The west German manufacturing worker is the third-highest-paid in the world, earning benefits and salaries totaling $34.51 an hour, compared with $35.86 in Norway and $34.82 in Denmark. But German companies pay the highest benefit contributions in the world. These costs have enhanced trade unions but have long troubled corporations that are now experiencing increased pressures from world markets.

“Unions are realizing their power is fading, and the public is realizing this too,” said Thomas Straubhaar, president of the Hamburg Institute of International Economics. He added that recent concessions by unions had signaled a rethinking of the German welfare state and the “beginning of a new Germany. We have thrown off the yoke.”

IG Metall union criticized GM for the “blunt” manner in which it announced the possibility of layoffs at Opel.

“GM never tried to understand the European culture of industrial relations,” said Oliver Burkhard, an IG Metall official, who blamed GM for not working closely with the union before announcing the cuts. “No one told the workers why these cuts are necessary.

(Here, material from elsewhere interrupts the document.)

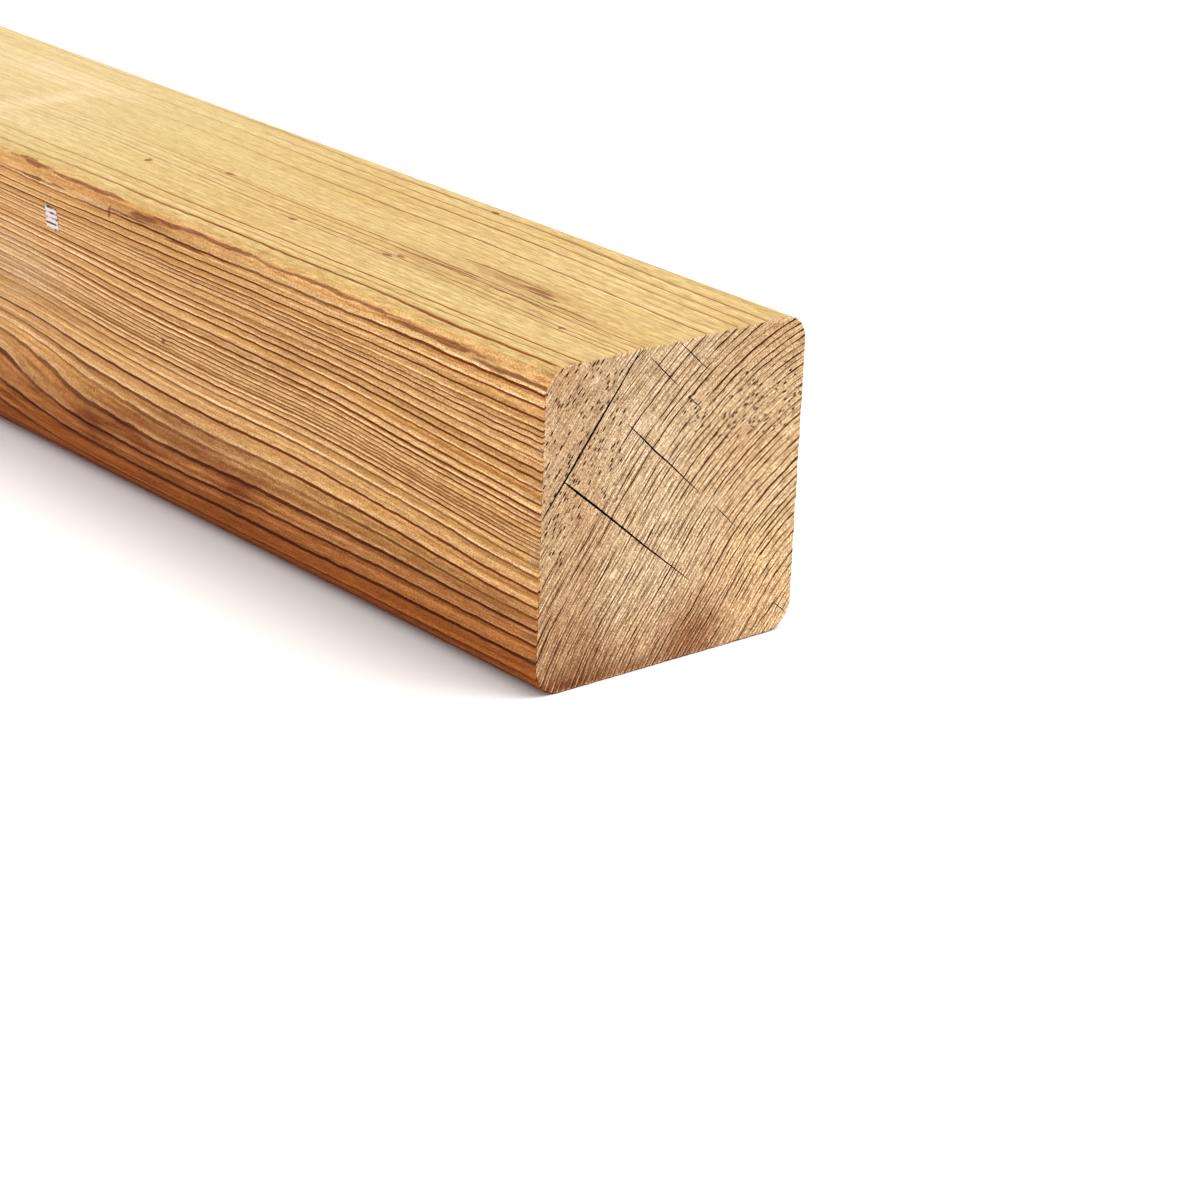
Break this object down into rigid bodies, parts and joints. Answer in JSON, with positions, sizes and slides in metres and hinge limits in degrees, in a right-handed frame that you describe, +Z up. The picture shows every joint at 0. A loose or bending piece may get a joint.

This makes people angry. At least DaimlerChrysler explained its reasons to the union. Europe has a different way of doing things than the U.S.”

GM rejected that characterization.

“I don’t find that to be true in any way,” said Tony Cervone, a spokesman for GM Europe. “The way in which we did this was very transparent. It didn’t have to do with the way we announced it. It has to do with the magnitude of what we need to do to cut costs.... There’s been an emotional reaction.”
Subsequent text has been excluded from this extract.